DIRECTION: Return only the lines running from the line that holds "before = set(bpy.data.objects)" to the line that holds "# z 0. The net, the", including both.
## begin DATA PROVIDED
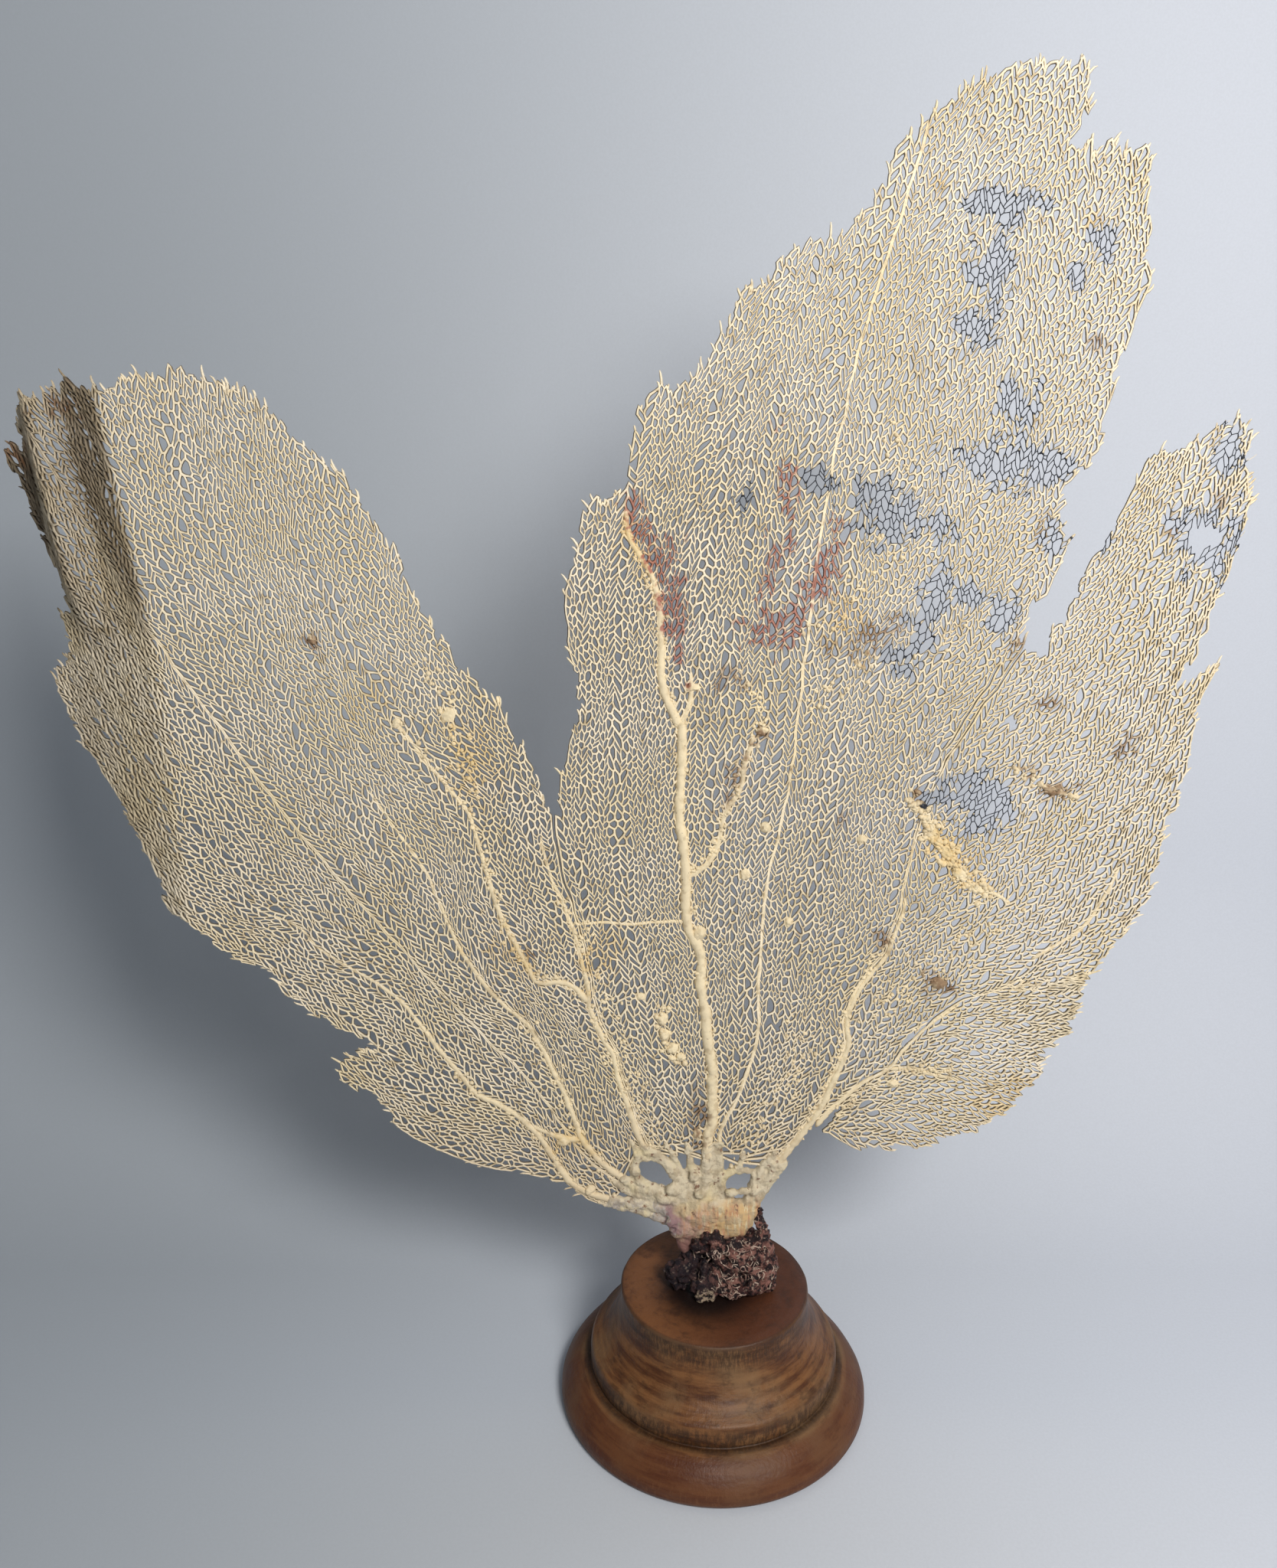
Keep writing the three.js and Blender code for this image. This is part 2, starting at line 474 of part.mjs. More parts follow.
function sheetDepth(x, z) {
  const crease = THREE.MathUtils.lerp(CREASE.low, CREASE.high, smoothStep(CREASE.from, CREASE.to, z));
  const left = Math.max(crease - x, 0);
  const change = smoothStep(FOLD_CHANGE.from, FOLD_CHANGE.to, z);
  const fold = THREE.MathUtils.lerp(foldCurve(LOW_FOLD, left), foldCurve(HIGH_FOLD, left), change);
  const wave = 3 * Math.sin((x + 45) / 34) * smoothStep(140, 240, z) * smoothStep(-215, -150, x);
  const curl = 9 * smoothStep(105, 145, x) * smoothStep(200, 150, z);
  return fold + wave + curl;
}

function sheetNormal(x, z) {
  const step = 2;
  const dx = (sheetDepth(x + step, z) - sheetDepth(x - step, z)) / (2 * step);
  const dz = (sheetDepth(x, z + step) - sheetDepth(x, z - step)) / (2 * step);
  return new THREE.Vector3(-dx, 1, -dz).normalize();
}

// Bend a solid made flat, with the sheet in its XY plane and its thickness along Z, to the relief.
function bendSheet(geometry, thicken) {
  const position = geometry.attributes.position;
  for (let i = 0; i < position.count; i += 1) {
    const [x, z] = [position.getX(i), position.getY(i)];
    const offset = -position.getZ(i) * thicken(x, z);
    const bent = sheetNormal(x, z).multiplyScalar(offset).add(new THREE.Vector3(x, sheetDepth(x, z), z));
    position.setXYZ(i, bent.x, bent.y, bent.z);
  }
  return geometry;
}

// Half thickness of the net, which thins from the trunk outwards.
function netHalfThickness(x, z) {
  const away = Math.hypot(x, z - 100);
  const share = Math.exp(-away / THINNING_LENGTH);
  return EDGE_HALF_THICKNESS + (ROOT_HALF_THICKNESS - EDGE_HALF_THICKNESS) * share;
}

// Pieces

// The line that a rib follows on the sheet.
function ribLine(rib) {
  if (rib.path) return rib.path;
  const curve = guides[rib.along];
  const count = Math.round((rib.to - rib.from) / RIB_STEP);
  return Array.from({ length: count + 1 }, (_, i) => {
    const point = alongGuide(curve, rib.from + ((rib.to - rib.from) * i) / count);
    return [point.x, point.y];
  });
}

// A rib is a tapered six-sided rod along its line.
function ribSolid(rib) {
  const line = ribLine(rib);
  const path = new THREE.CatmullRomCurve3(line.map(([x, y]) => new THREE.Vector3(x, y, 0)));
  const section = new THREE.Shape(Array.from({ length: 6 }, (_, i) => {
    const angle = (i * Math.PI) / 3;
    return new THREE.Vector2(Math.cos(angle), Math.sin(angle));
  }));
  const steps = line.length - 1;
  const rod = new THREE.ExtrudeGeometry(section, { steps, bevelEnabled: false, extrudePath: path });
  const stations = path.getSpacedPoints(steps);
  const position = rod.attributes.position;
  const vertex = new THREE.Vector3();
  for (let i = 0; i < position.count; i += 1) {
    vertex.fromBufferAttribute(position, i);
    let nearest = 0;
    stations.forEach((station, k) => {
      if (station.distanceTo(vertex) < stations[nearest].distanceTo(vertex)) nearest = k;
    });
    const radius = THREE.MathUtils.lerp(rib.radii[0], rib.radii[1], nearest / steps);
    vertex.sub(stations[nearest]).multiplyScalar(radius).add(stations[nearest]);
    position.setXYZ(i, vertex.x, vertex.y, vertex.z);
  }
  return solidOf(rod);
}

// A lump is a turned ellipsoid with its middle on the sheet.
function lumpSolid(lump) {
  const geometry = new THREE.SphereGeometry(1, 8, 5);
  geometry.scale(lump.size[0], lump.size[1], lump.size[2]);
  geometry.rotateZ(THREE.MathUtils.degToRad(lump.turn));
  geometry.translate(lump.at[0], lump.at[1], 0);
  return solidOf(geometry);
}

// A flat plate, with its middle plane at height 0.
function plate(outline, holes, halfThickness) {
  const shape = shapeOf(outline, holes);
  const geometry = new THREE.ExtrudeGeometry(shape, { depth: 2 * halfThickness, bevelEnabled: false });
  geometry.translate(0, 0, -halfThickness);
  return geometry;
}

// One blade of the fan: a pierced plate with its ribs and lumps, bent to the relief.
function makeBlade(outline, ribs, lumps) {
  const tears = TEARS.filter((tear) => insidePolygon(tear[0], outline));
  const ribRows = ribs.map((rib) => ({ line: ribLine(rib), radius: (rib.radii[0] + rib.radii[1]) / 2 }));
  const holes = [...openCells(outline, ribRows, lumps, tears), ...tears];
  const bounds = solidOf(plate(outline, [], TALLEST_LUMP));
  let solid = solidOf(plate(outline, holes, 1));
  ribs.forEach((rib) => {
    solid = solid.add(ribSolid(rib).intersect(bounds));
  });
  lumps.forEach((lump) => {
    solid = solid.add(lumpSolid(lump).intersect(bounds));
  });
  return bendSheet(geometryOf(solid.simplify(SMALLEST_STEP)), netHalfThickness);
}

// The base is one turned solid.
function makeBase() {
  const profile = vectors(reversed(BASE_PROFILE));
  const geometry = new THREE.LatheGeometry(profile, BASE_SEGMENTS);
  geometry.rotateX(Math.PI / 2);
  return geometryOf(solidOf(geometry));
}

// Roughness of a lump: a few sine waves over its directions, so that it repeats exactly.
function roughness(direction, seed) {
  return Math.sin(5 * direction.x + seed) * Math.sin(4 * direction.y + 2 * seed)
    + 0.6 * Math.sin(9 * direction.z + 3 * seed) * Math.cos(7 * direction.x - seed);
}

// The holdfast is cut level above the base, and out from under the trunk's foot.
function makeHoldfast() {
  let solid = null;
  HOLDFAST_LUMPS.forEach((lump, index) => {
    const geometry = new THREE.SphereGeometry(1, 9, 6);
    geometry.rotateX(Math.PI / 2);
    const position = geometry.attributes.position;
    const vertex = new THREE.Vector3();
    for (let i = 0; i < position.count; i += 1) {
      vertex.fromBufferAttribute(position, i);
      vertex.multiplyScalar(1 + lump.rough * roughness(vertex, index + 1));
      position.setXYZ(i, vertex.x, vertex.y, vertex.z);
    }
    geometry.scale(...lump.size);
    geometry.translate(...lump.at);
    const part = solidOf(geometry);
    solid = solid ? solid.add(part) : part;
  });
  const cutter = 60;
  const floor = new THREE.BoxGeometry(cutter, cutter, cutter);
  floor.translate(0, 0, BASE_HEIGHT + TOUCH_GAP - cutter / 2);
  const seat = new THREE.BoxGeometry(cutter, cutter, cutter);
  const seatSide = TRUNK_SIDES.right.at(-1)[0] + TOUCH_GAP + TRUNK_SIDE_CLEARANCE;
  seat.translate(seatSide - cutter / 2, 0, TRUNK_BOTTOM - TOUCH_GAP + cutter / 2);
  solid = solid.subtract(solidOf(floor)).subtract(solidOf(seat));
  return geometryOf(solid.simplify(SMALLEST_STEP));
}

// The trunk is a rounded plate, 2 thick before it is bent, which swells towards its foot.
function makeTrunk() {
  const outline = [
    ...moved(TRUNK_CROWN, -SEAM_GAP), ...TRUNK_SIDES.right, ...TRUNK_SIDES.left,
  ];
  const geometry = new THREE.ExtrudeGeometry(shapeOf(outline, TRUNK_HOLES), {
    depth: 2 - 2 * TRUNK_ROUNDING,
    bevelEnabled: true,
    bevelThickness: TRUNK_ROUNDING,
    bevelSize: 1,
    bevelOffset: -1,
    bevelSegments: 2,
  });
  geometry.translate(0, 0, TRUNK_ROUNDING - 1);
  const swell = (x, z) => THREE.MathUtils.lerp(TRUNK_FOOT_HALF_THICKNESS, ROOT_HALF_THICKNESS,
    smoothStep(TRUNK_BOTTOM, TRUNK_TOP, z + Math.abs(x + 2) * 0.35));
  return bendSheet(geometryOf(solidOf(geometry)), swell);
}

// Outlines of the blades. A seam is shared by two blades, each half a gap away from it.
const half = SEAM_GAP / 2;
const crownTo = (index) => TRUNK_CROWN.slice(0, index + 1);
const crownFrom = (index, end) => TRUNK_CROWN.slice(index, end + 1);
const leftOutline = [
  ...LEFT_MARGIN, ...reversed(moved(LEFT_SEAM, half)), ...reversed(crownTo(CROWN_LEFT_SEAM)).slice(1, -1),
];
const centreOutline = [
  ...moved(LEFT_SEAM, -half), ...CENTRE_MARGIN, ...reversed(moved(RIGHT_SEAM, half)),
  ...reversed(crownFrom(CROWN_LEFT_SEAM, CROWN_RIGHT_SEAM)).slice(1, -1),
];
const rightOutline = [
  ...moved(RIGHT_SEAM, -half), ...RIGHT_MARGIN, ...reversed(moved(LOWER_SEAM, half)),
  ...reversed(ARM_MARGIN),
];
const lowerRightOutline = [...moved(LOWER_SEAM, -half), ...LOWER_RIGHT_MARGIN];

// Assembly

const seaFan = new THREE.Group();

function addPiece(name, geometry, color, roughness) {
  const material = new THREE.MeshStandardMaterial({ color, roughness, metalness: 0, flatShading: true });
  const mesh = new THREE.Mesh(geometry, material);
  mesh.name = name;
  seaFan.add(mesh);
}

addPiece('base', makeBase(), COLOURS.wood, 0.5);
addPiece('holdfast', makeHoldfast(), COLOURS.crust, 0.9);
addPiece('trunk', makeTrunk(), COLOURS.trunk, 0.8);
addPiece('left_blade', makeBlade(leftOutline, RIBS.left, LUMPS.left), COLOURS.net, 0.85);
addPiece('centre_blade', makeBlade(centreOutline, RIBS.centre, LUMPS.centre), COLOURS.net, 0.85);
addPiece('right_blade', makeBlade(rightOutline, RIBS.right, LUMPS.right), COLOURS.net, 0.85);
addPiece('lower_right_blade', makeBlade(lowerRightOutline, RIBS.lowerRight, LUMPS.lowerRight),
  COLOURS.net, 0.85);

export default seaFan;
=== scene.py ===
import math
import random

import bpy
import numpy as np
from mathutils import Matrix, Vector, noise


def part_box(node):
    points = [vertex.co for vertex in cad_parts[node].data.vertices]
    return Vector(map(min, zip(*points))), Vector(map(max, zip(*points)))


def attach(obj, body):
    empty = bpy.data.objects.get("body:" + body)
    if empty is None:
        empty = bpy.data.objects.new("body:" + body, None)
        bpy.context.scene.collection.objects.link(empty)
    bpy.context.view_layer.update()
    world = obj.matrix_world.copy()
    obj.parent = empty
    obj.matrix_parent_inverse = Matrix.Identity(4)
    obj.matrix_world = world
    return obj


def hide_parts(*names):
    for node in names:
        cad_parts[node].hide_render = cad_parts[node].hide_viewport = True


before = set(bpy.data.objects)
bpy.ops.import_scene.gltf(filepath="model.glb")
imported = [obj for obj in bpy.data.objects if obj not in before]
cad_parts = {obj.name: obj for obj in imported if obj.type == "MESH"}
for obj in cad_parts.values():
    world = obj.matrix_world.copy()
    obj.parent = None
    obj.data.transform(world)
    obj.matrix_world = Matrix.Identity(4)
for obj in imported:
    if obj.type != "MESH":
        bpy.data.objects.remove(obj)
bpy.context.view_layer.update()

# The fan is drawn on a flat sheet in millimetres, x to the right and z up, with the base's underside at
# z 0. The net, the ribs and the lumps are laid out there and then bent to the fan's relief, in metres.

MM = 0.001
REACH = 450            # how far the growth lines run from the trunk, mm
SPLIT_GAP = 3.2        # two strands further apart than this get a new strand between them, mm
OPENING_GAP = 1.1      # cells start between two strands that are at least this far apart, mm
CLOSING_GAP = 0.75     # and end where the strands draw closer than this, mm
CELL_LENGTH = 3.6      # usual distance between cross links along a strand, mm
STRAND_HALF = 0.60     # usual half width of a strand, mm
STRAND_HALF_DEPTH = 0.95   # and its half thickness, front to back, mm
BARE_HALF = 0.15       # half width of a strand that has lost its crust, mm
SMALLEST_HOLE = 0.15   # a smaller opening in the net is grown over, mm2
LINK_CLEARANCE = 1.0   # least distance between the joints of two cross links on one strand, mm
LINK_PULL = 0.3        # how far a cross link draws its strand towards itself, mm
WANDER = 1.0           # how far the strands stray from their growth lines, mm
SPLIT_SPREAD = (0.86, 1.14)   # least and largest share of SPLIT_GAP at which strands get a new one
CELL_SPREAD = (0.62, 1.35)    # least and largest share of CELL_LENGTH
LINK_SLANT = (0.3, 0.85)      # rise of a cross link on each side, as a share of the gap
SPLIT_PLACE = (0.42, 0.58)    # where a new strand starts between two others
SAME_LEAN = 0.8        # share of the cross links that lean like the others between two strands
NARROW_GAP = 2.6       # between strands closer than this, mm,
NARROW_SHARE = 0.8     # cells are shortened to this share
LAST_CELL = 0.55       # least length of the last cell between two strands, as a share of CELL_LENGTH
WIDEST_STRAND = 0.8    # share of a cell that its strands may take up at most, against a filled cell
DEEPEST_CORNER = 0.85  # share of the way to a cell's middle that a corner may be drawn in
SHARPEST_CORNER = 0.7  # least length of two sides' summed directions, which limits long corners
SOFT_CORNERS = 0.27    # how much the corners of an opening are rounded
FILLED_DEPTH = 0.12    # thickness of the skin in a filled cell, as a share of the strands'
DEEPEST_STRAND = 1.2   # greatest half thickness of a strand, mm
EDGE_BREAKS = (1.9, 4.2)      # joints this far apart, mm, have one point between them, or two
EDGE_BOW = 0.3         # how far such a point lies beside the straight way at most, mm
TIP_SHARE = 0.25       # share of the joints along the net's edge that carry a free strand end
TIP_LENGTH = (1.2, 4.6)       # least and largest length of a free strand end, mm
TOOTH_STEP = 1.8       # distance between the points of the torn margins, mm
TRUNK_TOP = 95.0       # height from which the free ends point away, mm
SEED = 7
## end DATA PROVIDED
RESULT OF THE EXERCISE:
before = set(bpy.data.objects)
bpy.ops.import_scene.gltf(filepath="model.glb")
imported = [obj for obj in bpy.data.objects if obj not in before]
cad_parts = {obj.name: obj for obj in imported if obj.type == "MESH"}
for obj in cad_parts.values():
    world = obj.matrix_world.copy()
    obj.parent = None
    obj.data.transform(world)
    obj.matrix_world = Matrix.Identity(4)
for obj in imported:
    if obj.type != "MESH":
        bpy.data.objects.remove(obj)
bpy.context.view_layer.update()

# The fan is drawn on a flat sheet in millimetres, x to the right and z up, with the base's underside at
# z 0. The net, the ribs and the lumps are laid out there and then bent to the fan's relief, in metres.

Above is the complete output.